What you have to do
Repeat exactly what appears from the opening line of the listing to the line with "(0, LIFTER_Y, top))", inclusive.

Provided data
● ● ●

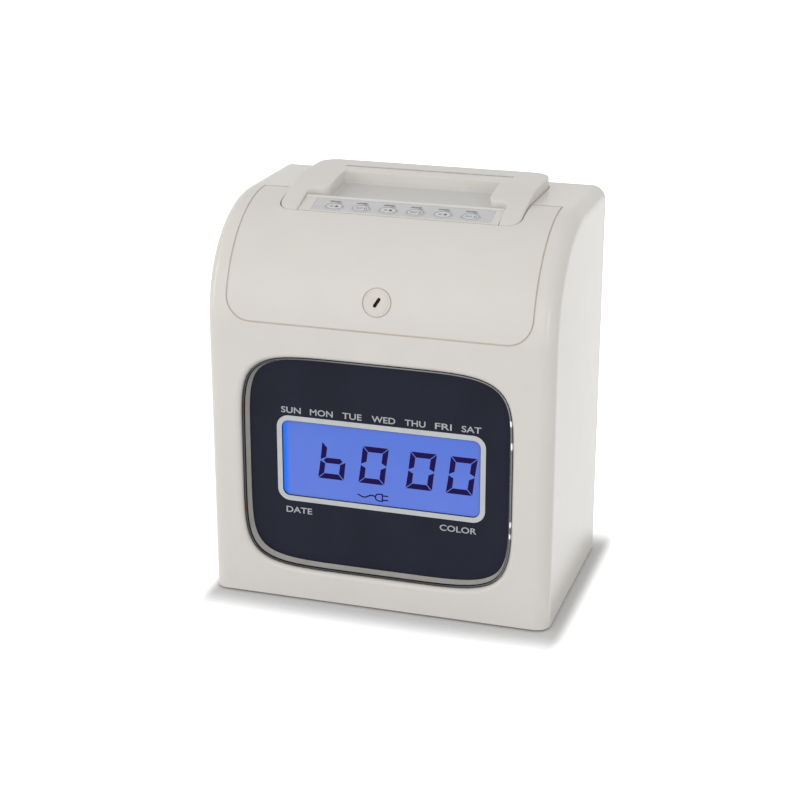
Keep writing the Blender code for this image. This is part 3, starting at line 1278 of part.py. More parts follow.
def card_lifter():
    """The cross bar that carries the card on two tongues, with its screw, guide rod and motor."""
    top = LIFTER_LOW + LIFTER_HEIGHT
    bar = block(
        (-LIFTER_HALF_WIDTH, LIFTER_Y - LIFTER_HALF_DEPTH, LIFTER_LOW),
        (LIFTER_HALF_WIDTH, LIFTER_Y + LIFTER_HALF_DEPTH, top))
    for side in (-1, 1):
        x = side * TONGUE_X
        fuse(bar, block(
            (x - TONGUE_HALF_WIDTH, CHANNEL_FRONT + FIT, top - TONGUE_HEIGHT),
            (x + TONGUE_HALF_WIDTH, LIFTER_Y, top)))
    for x, radius in ((-LIFTER_X, GUIDE_ROD_RADIUS), (LIFTER_X, LIFT_SCREW_RADIUS)):
        cut(bar, rod((x, LIFTER_Y, LIFTER_LOW - OVERRUN), (x, LIFTER_Y, top + OVERRUN), radius + FIT, PIN_SIDES))
    keep(bar, "card_lifter", "white_plastic", (0, LIFTER_Y, top))

    rod_top = CHASSIS_DECK + ROD_PROUD
    keep(rod((-LIFTER_X, LIFTER_Y, BASE_TOP + FIT), (-LIFTER_X, LIFTER_Y, rod_top), GUIDE_ROD_RADIUS, PIN_SIDES),
         "lift_guide_rod", "steel")
    motor = rod((LIFTER_X, LIFTER_Y, LIFT_MOTOR_LOW), (LIFTER_X, LIFTER_Y, LIFT_MOTOR_TOP), LIFT_MOTOR_RADIUS)
    cut(motor, rod((LIFTER_X, LIFTER_Y, LIFT_MOTOR_TOP - MOTOR_SHAFT_DEPTH - FIT),
                   (LIFTER_X, LIFTER_Y, LIFT_MOTOR_TOP + OVERRUN), MOTOR_SHAFT_RADIUS + FIT, PIN_SIDES))
    keep(motor, "lift_motor", "steel")
    shoulder = LIFT_MOTOR_TOP + FIT
    profile = [
        (0, rod_top), (LIFT_SCREW_RADIUS, rod_top), (LIFT_SCREW_RADIUS, shoulder), (MOTOR_SHAFT_RADIUS, shoulder),
        (MOTOR_SHAFT_RADIUS, LIFT_MOTOR_TOP - MOTOR_SHAFT_DEPTH), (0, LIFT_MOTOR_TOP - MOTOR_SHAFT_DEPTH)]
    keep(turned(profile, (LIFTER_X, LIFTER_Y, 0), PIN_SIDES), "lift_screw", "steel")


def carriage():
    """The carriage on its two shafts, gripping the belt's rear run."""
    body = block(
        (-CARRIAGE_HALF_WIDTH, CARRIAGE_FRONT, SHAFT_Z - CARRIAGE_BELOW),
        (CARRIAGE_HALF_WIDTH, CARRIAGE_REAR, CARRIAGE_TOP))
    reach = BELT_THICKNESS / 2 + FIT
    tall = BELT_HALF_HEIGHT + FIT
    lug = block(
        (-BELT_LUG_HALF_WIDTH, BELT_Y - BELT_LUG_REACH, BELT_Z - tall - BELT_LUG_REACH / 2),
        (BELT_LUG_HALF_WIDTH, CARRIAGE_FRONT + EMBED, BELT_Z + tall + BELT_LUG_REACH / 2))
    fuse(body, lug)
    wide = BELT_LUG_HALF_WIDTH + OVERRUN
    cut(body, block((-wide, BELT_Y - reach, BELT_Z - tall), (wide, BELT_Y + reach, BELT_Z + tall)))
    for y in (SHAFT_FRONT_Y, SHAFT_REAR_Y):
        far = CARRIAGE_HALF_WIDTH + OVERRUN
        cut(body, rod((-far, y, SHAFT_Z), (far, y, SHAFT_Z), SHAFT_RADIUS + FIT, PIN_SIDES))
    keep(body, "carriage", "black_plastic", (0, SHAFT_REAR_Y, SHAFT_Z))

    seat = CARRIAGE_TOP + FIT
    head = block((-HEAD_HALF_WIDTH, HEAD_FRONT, seat), (HEAD_HALF_WIDTH, HEAD_BACK, PRINT_Z + HEAD_HALF_HEIGHT))
    nose = block(
        (-NOSE_HALF_WIDTH, HEAD_BACK - EMBED, PRINT_Z - NOSE_HALF_HEIGHT),
        (NOSE_HALF_WIDTH, HEAD_TIP, PRINT_Z + NOSE_HALF_HEIGHT))
    keep(fuse(head, nose), "print_head", "grey_plastic", (0, SHAFT_REAR_Y, SHAFT_Z))

    reach = CHASSIS_SIDE + SHAFT_PROUD
    for name, y in (("shaft_front", SHAFT_FRONT_Y), ("shaft_rear", SHAFT_REAR_Y)):
        keep(rod((-reach, y, SHAFT_Z), (reach, y, SHAFT_Z), SHAFT_RADIUS, PIN_SIDES), name, "steel")


def belt_drive():
    """Motor, two pulleys and the belt that pulls the carriage."""
    low, high = PULLEY_LOW, PULLEY_LOW + PULLEY_HEIGHT
    motor_top = DECK_SEAT + CARRIAGE_MOTOR_HEIGHT
    motor = rod((-PULLEY_X, PULLEY_Y, DECK_SEAT), (-PULLEY_X, PULLEY_Y, motor_top), CARRIAGE_MOTOR_RADIUS)
    shaft_low = motor_top - MOTOR_SHAFT_DEPTH
    cut(motor, rod((-PULLEY_X, PULLEY_Y, shaft_low - FIT), (-PULLEY_X, PULLEY_Y, motor_top + OVERRUN),
                   MOTOR_SHAFT_RADIUS + FIT, PIN_SIDES))
    keep(motor, "carriage_motor", "steel")
    profile = [
        (0, high), (PULLEY_RADIUS, high), (PULLEY_RADIUS, low), (MOTOR_SHAFT_RADIUS, low),
        (MOTOR_SHAFT_RADIUS, shaft_low), (0, shaft_low)]
    keep(turned(profile, (-PULLEY_X, PULLEY_Y, 0)), "drive_pulley", "white_plastic")
    idler = rod((PULLEY_X, PULLEY_Y, low), (PULLEY_X, PULLEY_Y, high - FIT), PULLEY_RADIUS)
    cut(idler, rod((PULLEY_X, PULLEY_Y, low - OVERRUN), (PULLEY_X, PULLEY_Y, high + OVERRUN),
                   MOTOR_SHAFT_RADIUS + FIT, PIN_SIDES))
    keep(idler, "idler_pulley", "white_plastic", (PULLEY_X, PULLEY_Y, low))
    inner = PULLEY_RADIUS + FIT
    outer = inner + BELT_THICKNESS

    def loop(radius):
        right = arc_points((PULLEY_X, PULLEY_Y), radius, -90, 90, 8)
        return right + arc_points((-PULLEY_X, PULLEY_Y), radius, 90, 270, 8)

    belt = prism(loop(outer), "Z", BELT_Z - BELT_HALF_HEIGHT, BELT_Z + BELT_HALF_HEIGHT)
    cut(belt, prism(loop(inner), "Z", BELT_Z - BELT_HALF_HEIGHT - OVERRUN, BELT_Z + BELT_HALF_HEIGHT + OVERRUN))
    keep(belt, "carriage_belt", "rubber")


def platen():
    """The bar behind the card that takes the head's blows; its pad looks through the rear chute sheet."""
    pad_half = PRINT_WINDOW_HALF_WIDTH - PLATEN_PAD_MARGIN
    rear = CHANNEL_BACK + CHUTE_SHEET + FIT
    bar = block(
        (-CHASSIS_SIDE_INNER + FIT, rear, PRINT_Z - PLATEN_HALF_HEIGHT),
        (CHASSIS_SIDE_INNER - FIT, rear + PLATEN_DEPTH, PRINT_Z + PLATEN_HALF_HEIGHT))
    pad = block(
        (-pad_half, CHANNEL_BACK + PLATEN_SINK, PRINT_Z - PLATEN_HALF_HEIGHT),
        (pad_half, rear + PLATEN_DEPTH / 2, PRINT_Z + PLATEN_HALF_HEIGHT))
    keep(fuse(bar, pad), "platen", "rubber")


def ribbon():
    """The U-shaped cassette, its winding knob and the inked ribbon between its arms."""
    low, high = PRINT_Z - CASSETTE_HALF_HEIGHT, PRINT_Z + CASSETTE_HALF_HEIGHT
    arm_end = RIBBON_FRONT - FIT
    body = block((-CASSETTE_HALF_WIDTH, CASSETTE_FRONT, low), (CASSETTE_HALF_WIDTH, CASSETTE_BODY_REAR, high))
    for side in (-1, 1):
        arm = sorted((side * (CASSETTE_HALF_WIDTH - CASSETTE_ARM), side * CASSETTE_HALF_WIDTH))
        fuse(body, block((arm[0], CASSETTE_BODY_REAR - EMBED, low), (arm[1], arm_end, high)))
    cut(body, rod((KNOB_X, KNOB_Y, high - KNOB_STEM_LENGTH - FIT), (KNOB_X, KNOB_Y, high + OVERRUN),
                  KNOB_STEM_RADIUS + FIT, PIN_SIDES))
    keep(body, "ribbon_cassette", "black_plastic")
    seat = high + FIT
    grip = KNOB_RADIUS - KNOB_STEM_RADIUS / 2
    profile = [
        (0, seat + KNOB_HEIGHT), (grip, seat + KNOB_HEIGHT), (KNOB_RADIUS, seat + KNOB_HEIGHT / 2),
        (KNOB_RADIUS, seat), (KNOB_STEM_RADIUS, seat), (KNOB_STEM_RADIUS, high - KNOB_STEM_LENGTH),
        (0, high - KNOB_STEM_LENGTH)]
    keep(turned(profile, (KNOB_X, KNOB_Y, 0)), "ribbon_knob", "grey_plastic")
    half = CASSETTE_HALF_WIDTH - FIT
    keep(block((-half, RIBBON_FRONT, PRINT_Z - RIBBON_HALF_HEIGHT), (half, RIBBON_BACK, PRINT_Z + RIBBON_HALF_HEIGHT)),
         "ink_ribbon", "ribbon_cloth")


def power():
    """Battery pack, power board and the direct-current inlet."""
    seat = BASE_TOP + FIT
    outline = rounded_box(
        (-BATTERY_X - BATTERY_HALF_LENGTH, seat), (-BATTERY_X + BATTERY_HALF_LENGTH, seat + BATTERY_HEIGHT),
        (BATTERY_CORNER,) * 4)
    keep(prism(outline, "Y", BATTERY_Y - BATTERY_HALF_DEPTH, BATTERY_Y + BATTERY_HALF_DEPTH),
         "backup_battery", "white_plastic")
    low = BASE_TOP + POWER_POST_HEIGHT + FIT
    top = low + BOARD_THICKNESS
    board = block(
        (POWER_BOARD_X - POWER_BOARD_HALF_WIDTH, POWER_BOARD_Y - POWER_BOARD_HALF_DEPTH, low),
        (POWER_BOARD_X + POWER_BOARD_HALF_WIDTH, POWER_BOARD_Y + POWER_BOARD_HALF_DEPTH, top))
    inside = top - BOARD_THICKNESS / 2
    for y in (POWER_BOARD_Y, POWER_BOARD_Y + CAPACITOR_RADIUS * 3):
        fuse(board, rod((POWER_BOARD_X, y, inside), (POWER_BOARD_X, y, top + CAPACITOR_HEIGHT),
                        CAPACITOR_RADIUS, PIN_SIDES))
    y = POWER_BOARD_Y - POWER_BOARD_HALF_DEPTH / 2
    fuse(board, block(
        (POWER_BOARD_X - CONNECTOR_HALF_LENGTH, y - CONNECTOR_HALF_HEIGHT, inside),
        (POWER_BOARD_X + CONNECTOR_HALF_LENGTH, y + CONNECTOR_HALF_HEIGHT, top + CONNECTOR_HEIGHT)))
    keep(board, "power_board", "circuit_board")
    rear = REAR_INNER - FIT
    half = INLET_HALF_WIDTH
    inlet = block(
        (INLET_X - half, rear - INLET_LENGTH, INLET_HEIGHT - half), (INLET_X + half, rear, INLET_HEIGHT + half))
    fuse(inlet, rod((INLET_X, rear - EMBED, INLET_HEIGHT), (INLET_X, BACK - FIT, INLET_HEIGHT),
                    INLET_NOSE_RADIUS, ROUND_SIDES))
    cut(inlet, rod((INLET_X, BACK - INLET_BORE_DEPTH, INLET_HEIGHT), (INLET_X, BACK + OVERRUN, INLET_HEIGHT),
                   INLET_BORE_RADIUS, ROUND_SIDES))
    pin_start = BACK - INLET_BORE_DEPTH - EMBED
    fuse(inlet, rod((INLET_X, pin_start, INLET_HEIGHT), (INLET_X, BACK - REAR_THICKNESS, INLET_HEIGHT),
                    INLET_PIN_RADIUS, PIN_SIDES))
    keep(inlet, "dc_inlet", "black_plastic")


def main():
    main_case()
    rear_cover()
    base_plate()
    for corner, (x, y) in foot_places().items():
        foot(f"foot_{corner}", x, y)
    for index, (x, y) in enumerate(base_screw_places()):
        screw(f"base_screw_{index + 1}", (x, y, FOOT_PROUD), (0, 0, 1))
    for index, (x, z) in enumerate(rear_screw_places()):
        screw(f"rear_screw_{index + 1}", (x, BACK, z), (0, -1, 0))
    front_cover()
    hinge_pin("hinge_pin_left", -1)
    hinge_pin("hinge_pin_right", 1)
    lock()
    card_guide()
    key_panel()
    for index in range(KEY_COUNT):
        key(index)
    key_board()
    light_guide()
    window_bezel()
    display_panel()
    display_stack()
    chassis()
    chute()
    card_lifter()
    carriage()
    belt_drive()
    platen()
    ribbon()
    power()


main()
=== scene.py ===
"""Looks of the time clock: finer shells, printed words, display, materials, light, floor and camera.

Shapes are drawn in millimetres and turned into metres when they become pieces.
"""
import json
import math

import bmesh
import bpy
from mathutils import Matrix, Vector

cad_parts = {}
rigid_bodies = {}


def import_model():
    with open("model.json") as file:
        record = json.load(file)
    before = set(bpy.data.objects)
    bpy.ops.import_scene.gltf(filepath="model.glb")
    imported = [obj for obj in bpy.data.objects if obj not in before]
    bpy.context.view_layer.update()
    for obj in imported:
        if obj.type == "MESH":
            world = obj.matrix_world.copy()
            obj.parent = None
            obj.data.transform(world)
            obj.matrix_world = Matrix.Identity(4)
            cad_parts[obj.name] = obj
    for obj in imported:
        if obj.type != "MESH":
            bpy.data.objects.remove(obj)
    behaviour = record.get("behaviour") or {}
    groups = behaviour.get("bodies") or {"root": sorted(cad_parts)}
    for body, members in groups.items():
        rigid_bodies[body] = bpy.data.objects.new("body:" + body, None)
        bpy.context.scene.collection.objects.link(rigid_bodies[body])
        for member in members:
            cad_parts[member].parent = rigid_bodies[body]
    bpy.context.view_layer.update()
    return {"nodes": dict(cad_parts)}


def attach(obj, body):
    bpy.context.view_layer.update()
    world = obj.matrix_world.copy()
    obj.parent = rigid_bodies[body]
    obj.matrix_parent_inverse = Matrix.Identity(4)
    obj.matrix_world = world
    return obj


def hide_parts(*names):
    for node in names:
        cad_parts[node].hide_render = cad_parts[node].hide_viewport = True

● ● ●

Output below
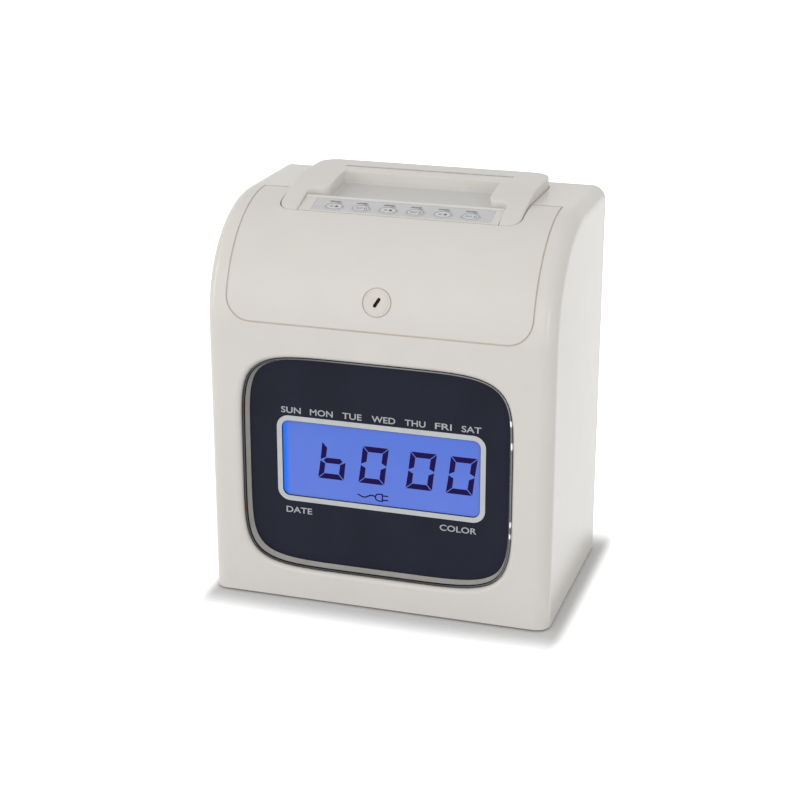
Keep writing the Blender code for this image. This is part 3, starting at line 1278 of part.py. More parts follow.
def card_lifter():
    """The cross bar that carries the card on two tongues, with its screw, guide rod and motor."""
    top = LIFTER_LOW + LIFTER_HEIGHT
    bar = block(
        (-LIFTER_HALF_WIDTH, LIFTER_Y - LIFTER_HALF_DEPTH, LIFTER_LOW),
        (LIFTER_HALF_WIDTH, LIFTER_Y + LIFTER_HALF_DEPTH, top))
    for side in (-1, 1):
        x = side * TONGUE_X
        fuse(bar, block(
            (x - TONGUE_HALF_WIDTH, CHANNEL_FRONT + FIT, top - TONGUE_HEIGHT),
            (x + TONGUE_HALF_WIDTH, LIFTER_Y, top)))
    for x, radius in ((-LIFTER_X, GUIDE_ROD_RADIUS), (LIFTER_X, LIFT_SCREW_RADIUS)):
        cut(bar, rod((x, LIFTER_Y, LIFTER_LOW - OVERRUN), (x, LIFTER_Y, top + OVERRUN), radius + FIT, PIN_SIDES))
    keep(bar, "card_lifter", "white_plastic", (0, LIFTER_Y, top))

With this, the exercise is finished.